Laboratory modeling of siphon drainage combined with surcharge loading consolidation for soft ground treatment
Published in Marine Georesources & Geotechnology, 2018
Hongyue Sun, Gang Wu, Xu Liang, Xin Yan, Dongfei Wang, Zhenlei Wei
The aforementioned methods have disadvantages including energy cost, complex operation, and being environmentally unfriendly. The siphon phenomenon is caused by liquid molecular gravity and potential energy difference, so it can be used to achieve water-free power and efficient transportation. Previous researchers have applied siphon drainage technology in slope engineering and achieved efficient drainage effects (Cambiaghi and Schuster 1989; Govi 1989; Bertolini, Guida, and Pizziolo 2005; Bomont 2008; Gillarduzzi 2008; Mrvik and Bomont 2010; Cai et al. 2014). The siphon drainage method is economical, highly efficient, power free and has a convenient operation. Siphon drainage combined with surcharge loading is potentially a good alternative to drain water from soft clay economically and environmentally with a vertically installed PVD and siphon tube. The proposed method has both a relationship and a difference with well point dewatering method and sand-drained consolidation method. The groundwater table can be controlled at a certain depth below the surface by reasonable arrangement of siphon tube spacing, while the groundwater table controlled by sand-drained method is at the soil surface. It has been shown in the previous literature (Cai et al. 2014) that the siphon lift is about 10 m. The groundwater table can be controlled at 8–10 m depth below the soil surface. And about 10 m thickness of unsaturated zone can be formed by siphon drainage.
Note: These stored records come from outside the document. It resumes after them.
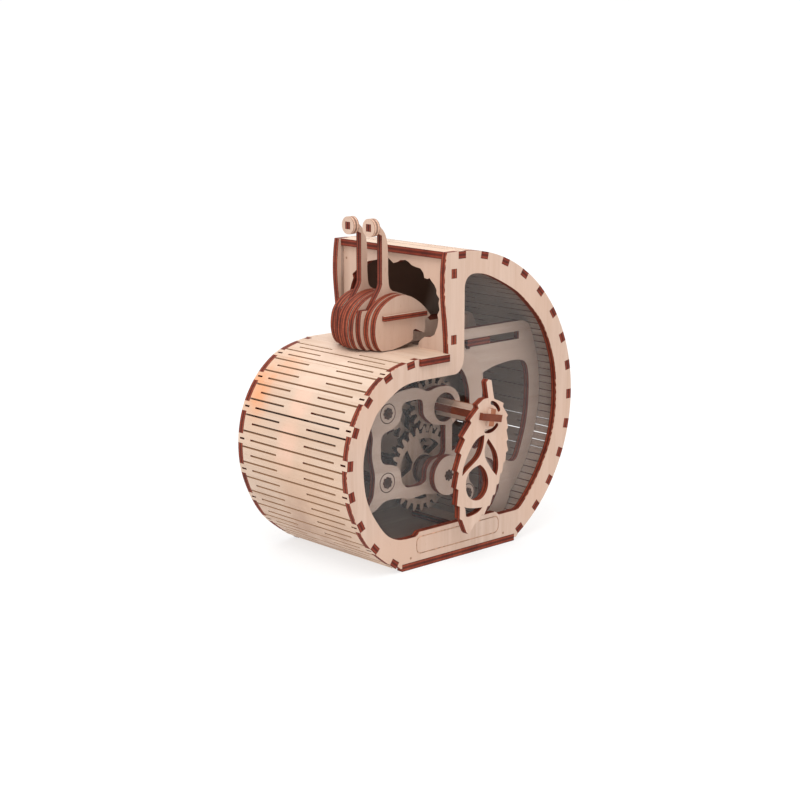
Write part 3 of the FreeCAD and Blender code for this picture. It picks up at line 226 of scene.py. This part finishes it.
def depth_left(nt):
    """0 at the inner face of the left skin, 1 at its outer face, from a table of the contour's radius by angle."""
    tc = nt.nodes.new("ShaderNodeTexCoord")
    sep = nt.nodes.new("ShaderNodeSeparateXYZ")
    nt.links.new(tc.outputs["Object"], sep.inputs["Vector"])
    x = math_node(nt, "SUBTRACT", LC[0], sep.outputs[0])
    z = math_node(nt, "SUBTRACT", sep.outputs[2], LC[1])
    ang = math_node(nt, "ARCTAN2", z, x)
    u = math_node(nt, "ADD", math_node(nt, "DIVIDE", ang, 4.0), 0.5)
    fc = nt.nodes.new("ShaderNodeFloatCurve")
    nt.links.new(u, fc.inputs["Value"])
    pts = np.vstack([[(x, 113.6) for x in (-9.0, -14.0, -19.0, -24.0)], LINE]) * MM
    a = np.arctan2(pts[:, 1] - LC[1], LC[0] - pts[:, 0]) / 4.0 + 0.5
    rad = np.hypot(pts[:, 1] - LC[1], LC[0] - pts[:, 0])
    order = np.argsort(a)
    a, rad = a[order], rad[order]
    cur = fc.mapping.curves[0]
    us = np.linspace(a[0], a[-1], 40)
    rs = np.interp(us, a, rad) * 10.0
    cur.points[0].location = (float(us[0]), float(rs[0]))
    cur.points[1].location = (float(us[-1]), float(rs[-1]))
    for q, r in zip(us[1:-1], rs[1:-1]):
        cur.points.new(float(q), float(r))
    fc.mapping.update()
    here = math_node(nt, "SQRT", math_node(nt, "ADD", math_node(nt, "MULTIPLY", x, x), math_node(nt, "MULTIPLY", z, z)))
    off = math_node(nt, "SUBTRACT", here, math_node(nt, "MULTIPLY", fc.outputs[0], 0.1))
    return math_node(nt, "ADD", math_node(nt, "DIVIDE", off, PLY), 0.5)


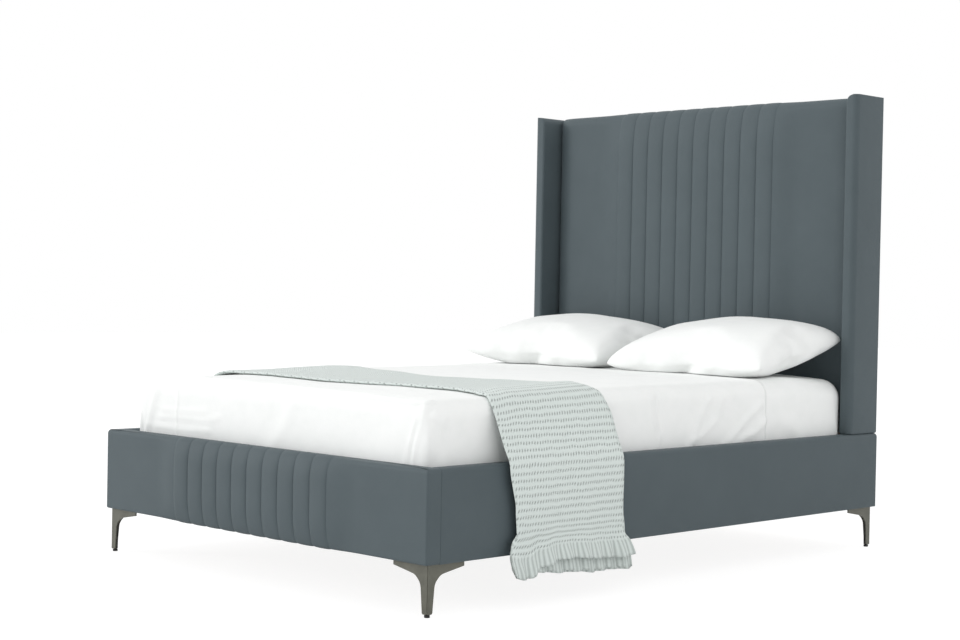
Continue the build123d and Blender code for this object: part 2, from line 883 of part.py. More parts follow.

Unsaturated zone can produce rapid compression deformation and reduce the hydrostatic pressure of the soil below unsaturated zone. The buoyant unit weight over the flow profile is changed to natural unit weight, which procedures a surcharge loading effect on the soil below the flow profile. Compared with siphon drainage, well point dewatering consolidation has high energy costs and needs manual real-time maintenance. Due to the low permeability of soft ground (about 10−7 cm/s), water seepage into the well is a very slow process in soft soil area, and the water in the well may be pumped out for a few minutes by well point dewatering method. However, siphon drainage can work continually without manual real-time maintenance when the preliminary work is completed well. And the arrangement of well point is not as intensive as that of siphon tube. In addition, siphon is energy-free, so less postoperation and maintenance are needed for siphon drainage-combined surcharge loading.